What kind of prices are you getting for Benjamin Moore Regal Matte? Just curious what kind of break your seeing.


----------



## ProWallGuy (Apr 7, 2007)

$27-$32 depending on the base.


----------



## Rich (Apr 26, 2007)

I'm around PWG's prices...don't get BM much though 
....except for my infamous Cabot sucking job this summer-that house sucked so much paint you'd think it was in the red light district

lmao


----------



## slickshift (Apr 8, 2007)

I'm a little higher
But then, everything is higher out here than on "the mainland"


----------



## slickshift (Apr 8, 2007)

Rich said:


> ....except for my infamous Cabot sucking job this summer...

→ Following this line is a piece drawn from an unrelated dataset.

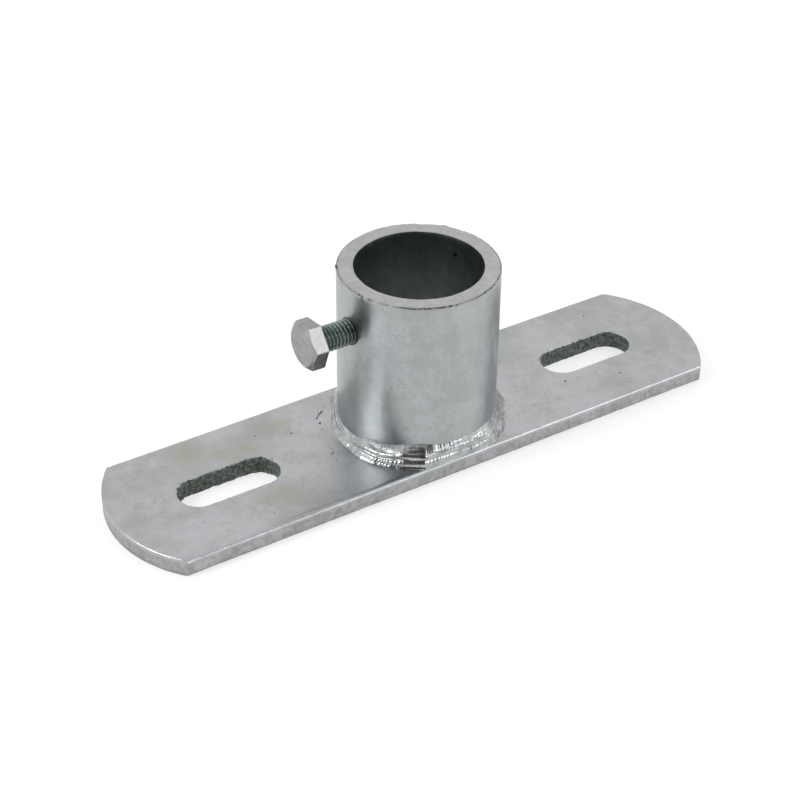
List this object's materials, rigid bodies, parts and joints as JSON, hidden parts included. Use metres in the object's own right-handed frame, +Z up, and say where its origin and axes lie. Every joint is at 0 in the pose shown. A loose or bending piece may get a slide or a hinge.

I could hear that sucking sound all the way out here


----------



## ProWallGuy (Apr 7, 2007)

I'm dealing with a new supplier as my old BM store shut down last week due to retirement (lucky bastard!). I haven't had a 'sit down' with the new one to discuss prices as of yet. Yesterday, I paid $30.95 per gallon for a pastel base. I charged my customer $48 per gallon. Does this mean I'm going to Hell?


----------



## Rich (Apr 26, 2007)

ProWallGuy said:


> Yesterday, I paid $30.95 per gallon for a pastel base. I charged my customer $48 per gallon. Does this mean I'm going to Hell?


NOPE...it just means you're making more profit than I do, lol.


----------



## slickshift (Apr 8, 2007)

ProWallGuy said:


> Does this mean I'm going to Hell?


Not for that, no
But I'm sure we'll see you down there pal
lol
:devil:
(j/k)

I really think it's unfair that a retailer can mark up 100% w/o anyone questioning it, but if we do 1/2 of that it's wrong

I started marking up a min of 50% a few years ago
If I can mark up 100% I do


----------